When planning the extraction of oil from a reservoir (whether, or not an enhanced recovery technique is contemplated) it is normal practice to determine the properties of the reservoir—including its pressure and temperature and the composition of the oil in it—and then seek to predict what changes will take place during the course of the recovery operation, with a view to achieving maximum economic recovery of oil. An extraction plan is likely to involve a number of design choices, including the composition of the drive fluid. Capital investment in an enhanced oil recovery operation may be very substantial—high cost of surface processing facilities, for instance. Consequently it may be desirable to monitor progress and changes within the reservoir, to check that the operation is proceeding as predicted, and take remedial action if required—such as by modifying one or more of the original design choices. Possibilities would include changes to the drive fluid composition and/or changes to the relative rates of injection of drive fluid through each of a plurality of injection wells. One parameter of considerable economic importance is the composition of the residual oil which is not recovered.
Techniques for monitoring during miscible displacement include the use of observation wells located intermediately between production wells and injection wells for putting the drive fluid into the reservoir. Nuclear magnetic resonance (NMR) has been used in well logging for a number of years. There are a number of published techniques for obtaining and interpreting NMR data but so-called two dimensional NMR has become well established. A method for obtaining such data is described in U.S. Pat. No. 6,570,382 and a wireline tool for NMR logging is described in U.S. Pat. No. 6,140,818. Both of these documents are incorporated herein by reference. An NMR logging tool which is currently in use is the Schlumberger MR scanner.
Two-dimensional NMR measurements provide a map of diffusion coefficients against spin-spin relaxation time, usually referred to as T2 relaxation time. The coordinates for each point on the map are values of diffusion coefficient and T2 relaxation time and the map shows the concentration of molecules (or proportion of the composition) displaying that combination of the diffusion coefficient and T2 relaxation time. The information given by such a map can be projected as a graph of concentration plotted against relaxation time and also as a graph of concentration plotted against diffusion coefficient. The latter plot, i.e. of concentration against diffusion coefficient, is referred to as a diffusivity distribution. The technique of obtaining such a map has been described in U.S. Pat. No. 6,570,382 in which FIG. 7 shows a map and the two projections.
It has been shown that diffusion coefficients and T2 relaxation times of mixtures of alkanes follow simple scaling laws based on the chain length of the constituents and the mean chain length of the mixture. These scaling laws can be used to calculate chain lengths in a mixture from the distribution of the diffusion coefficients and also to calculate the viscosity of a mixture. Compositions calculated from NMR data are in good agreement with compositions determined by laboratory analysis. See US published application 2004/0253743,
also Freed, Burcaw and Song: “Scaling Laws for Diffusion Coefficients in Mixtures of Alkanes” Physical Review Letters Vol 94, 067602 (2005), Freed: “The dependence on chain length of NMR relaxation times in mixtures of alkanes, J. Chem. Phys. Vol 126, 174502 (2007), and Hürlimann, Freed, Zielinski, Song, Leu, Straley, Cao Minh, and Boyd: “Hydrocarbon composition from NMR diffusion and relaxation data” SPWLA 49th Annual Logging Symposium, May 2008, Paper U. These documents are incorporated herein by reference.
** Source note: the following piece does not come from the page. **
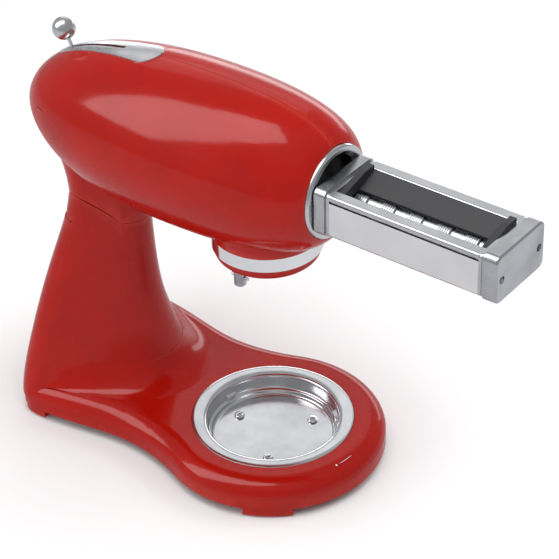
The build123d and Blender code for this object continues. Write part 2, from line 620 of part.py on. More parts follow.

Thus it is possible to infer hydrocarbon fluid composition and viscosity from NMR determinations of diffusion coefficients and T2 relaxation times obtained by NMR logging.
Tools for predicting changes during the course of extraction from a reservoir include a number of proprietary computer programs. For example PVTPro available from Schlumberger is an equation-of-state based program able to predict fluid properties and phase behaviour of a given hydrocarbon composition under various conditions of temperature and pressure. Simulator programs set up a computer model of an oil reservoir and can be used to predict displacement of fluid and composition changes within the reservoir during the course of oil recovery.
It is not unusual to make adjustments to a computer simulation or a predictive program, for example by adjusting the equation of state which is used, so as to arrive at a better fit to observed data. The hope is that such adjustments will give improvements in future predictions for the individual reservoir concerned, although the changes made may be empirical rather than evidence-based.